Nel 2023, tre ricercatori, Kelly A. Nault, Ovul Sezer e Nadav Klein, hanno fatto una scoperta interessante su come scriviamo e cosa quelle parole dicono di noi. Hanno esplorato questo tema in un studio pubblicato sulla rivista “Organizational Behavior and Human Decision Processes”, che si chiama “It’s the Journey, Not Just the Destination: Conveying Interpersonal Warmth in Written Introductions”. Questo titolo un po’ lungo nasconde un’idea semplice ma potente: quando ci presentiamo agli altri con le parole, il come lo facciamo è tanto importante quanto ciò che diciamo.
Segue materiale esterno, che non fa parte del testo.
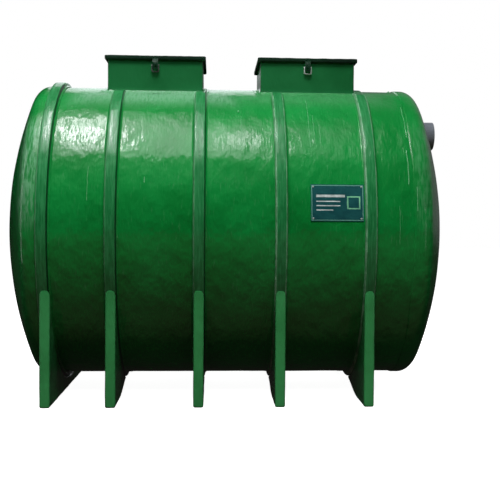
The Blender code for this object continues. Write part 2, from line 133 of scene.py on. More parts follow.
def compute(tree, operation, first, second=0.0, third=0.0, clamp=False):
    item = add_node(tree, "ShaderNodeMath", operation=operation, use_clamp=clamp)
    for place, value in enumerate((first, second, third)):
        wire(tree, value, item, place)
    return item.outputs[0]


def times(tree, first, second):
    return compute(tree, "MULTIPLY", first, second)


def ramp(tree, value, low, high, start=0.0, end=1.0):
    """Map a value from one range to another, smoothly and within its ends."""
    item = add_node(tree, "ShaderNodeMapRange", interpolation_type="SMOOTHSTEP")
    for place, given in enumerate((value, low, high, start, end)):
        wire(tree, given, item, place)
    return item.outputs[0]


def mix_colour(tree, share, first, second):
    item = add_node(tree, "ShaderNodeMix", data_type="RGBA")
    for place, given in ((0, share), (6, first), (7, second)):
        wire(tree, given, item, place)
    return item.outputs[2]


def split(tree, place):
    """The three numbers of a place."""
    item = add_node(tree, "ShaderNodeSeparateXYZ")
    wire(tree, place, item)
    return tuple(item.outputs)


print("node helpers: add_node, wire, compute, times, ramp, mix_colour, split")

# %% Surroundings
NEAR_GROUND = (0.100, 0.050, 0.045)
FAR_GROUND = (0.010, 0.008, 0.008)
ROOM_GLOW = (0.004, 0.005, 0.005)
SIDE_GLOW = (0.11, 0.10, 0.11)
WALL_GLOW = (1.25, 1.30, 1.35)
WHITE = (1.0, 1.0, 1.0)
world = bpy.data.worlds.new("studio")
world.use_nodes = True
bpy.context.scene.world = world
sky = world.node_tree
sky.nodes.clear()
ray_x, ray_y, ray_z = split(sky, add_node(sky, "ShaderNodeTexCoord").outputs["Generated"])
behind = ramp(sky, ray_y, 0.10, 0.60)
patch_tall = times(sky, ramp(sky, ray_z, 0.10, 0.20), ramp(sky, ray_z, 0.48, 0.66, 1.0, 0.0))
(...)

In un mondo dove chat, email e social network sono diventati i principali mezzi di comunicazione, saper scrivere di sé in modo che gli altri ci “sentano” vicini è diventato fondamentale. Immaginate di ricevere due email di presentazione: una è breve e va dritta al punto, parlando solo di successi e competenze; l’altra inizia con un saluto cordiale e condivide non solo successi, ma anche esperienze personali e sfide superate. Quale vi farebbe sentire più calore dall’altra parte dello schermo?
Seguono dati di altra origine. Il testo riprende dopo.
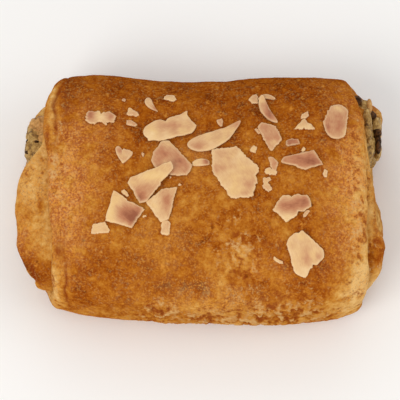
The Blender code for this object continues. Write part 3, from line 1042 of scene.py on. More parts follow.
@dataclass(frozen=True)
class CoreBar:
    """A bar in the core of the roll, from front to back between the sheet's turns, with crowned ends."""

    name: str
    front: float
    back: float
    inset: float
    left: float
    right: float
    crown: float
    lumps: tuple[Waves, ...]
    bake: float = 0.45
    uneven_bake: Waves = Waves(0.25, 6.0, seed=4)
    cut: float = 0.4
    sides: int = 120
    end_rings: int = 34
    middle_rings: int = 12
    power: float = 3.0
    lit_reach: float = 12.0
    tip: float = 0.03
    end_power: float = 0.62

    def stations(self) -> tuple[Numbers, Numbers]:
        """Places of the rings along the bar, close together at its ends.

        Returns:
            Each ring's X, and the size of the bar there as a share of its full size.
        """
        arcs = np.linspace(self.tip, math.pi / 2, self.end_rings)
        depth, size = self.crown * (1 - np.cos(arcs)), np.sin(arcs) ** self.end_power
        shank = np.linspace(self.crown, self.lit_reach, self.middle_rings)[1:]
        near = np.concatenate((depth, shank))
        sizes = np.concatenate((size, np.ones_like(shank)))
        return (
            np.concatenate((self.left + near, self.right - near[::-1])),
            np.concatenate((sizes, sizes[::-1])),
        )

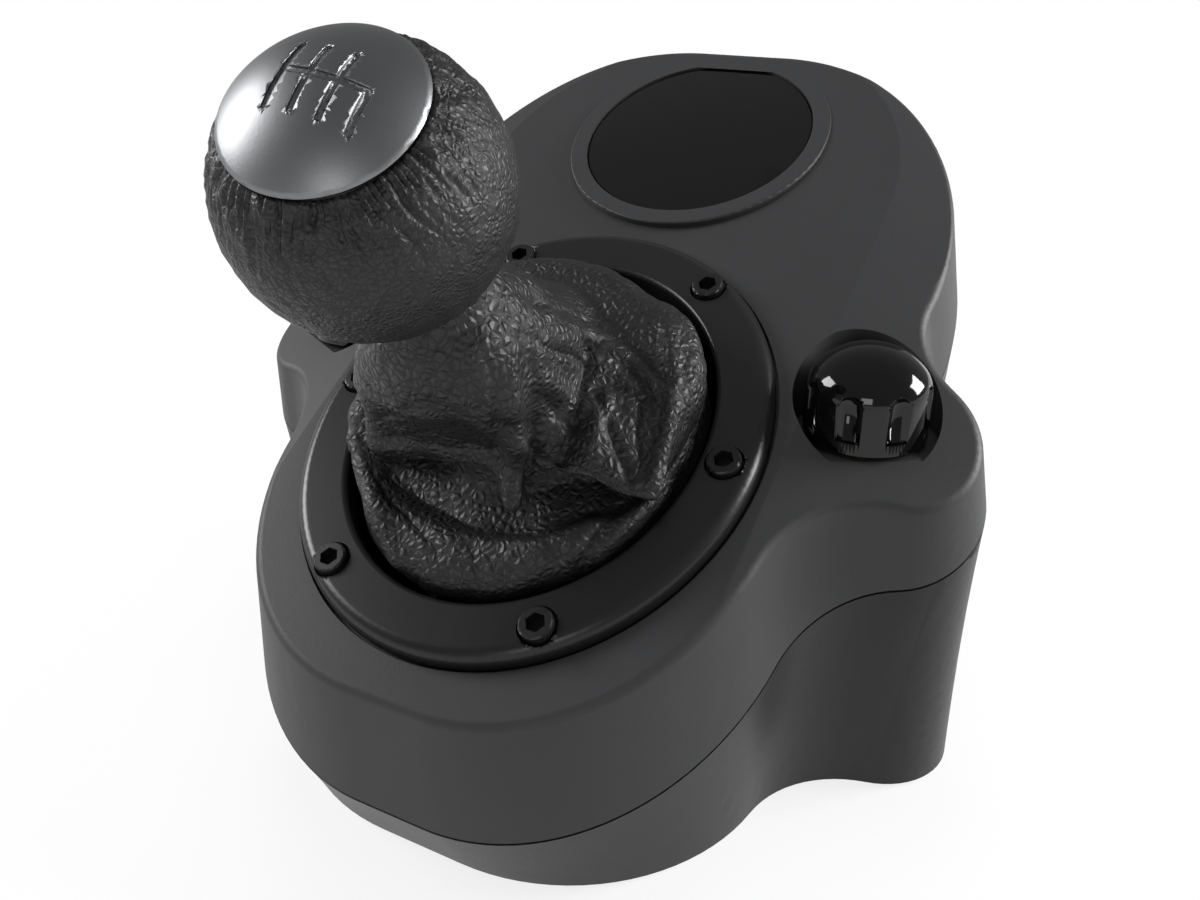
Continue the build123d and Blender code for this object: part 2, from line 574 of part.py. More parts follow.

Il lavoro di Nault, Sezer e Klein ci dice che la seconda email, quella che racconta un viaggio personale e non solo l’arrivo a destinazione, è quella che riesce meglio a costruire un ponte emotivo tra mittente e destinatario. Questo non significa che dobbiamo trasformare ogni email in un romanzo personale, ma che inserire qualche dettaglio su di sé, un po’ di cordialità e magari un tocco di umorismo può fare una grande differenza.
Pensateci come se foste a un appuntamento: non vi limitate a elencare i vostri successi sperando di fare colpo, ma cercate di costruire una connessione, di trovare punti in comune, di far sorridere l’altra persona. Questo studio ci ricorda che anche nelle presentazioni scritte, dal contesto professionale a quello più informale, possiamo e dobbiamo cercare di trasmettere calore umano.
In pratica, questo significa scegliere parole che mostrino apertura e interesse verso l’altro, condividere non solo ciò che facciamo, ma anche chi siamo. A volte, un semplice “Sono sempre stato appassionato di…” o “Una delle esperienze che mi ha più formato è stata…” può avvicinare più di qualsiasi titolo o riconoscimento.
La ricerca di Nault, Sezer e Klein ci invita a riflettere su come le nostre parole possono costruire ponti o muri tra noi e gli altri. Scegliendo con cura come ci presentiamo, possiamo fare la differenza, trasformando semplici scambi di parole in opportunità di connessione umana. Ricordiamoci: dietro ogni schermo, c’è una persona, proprio come noi.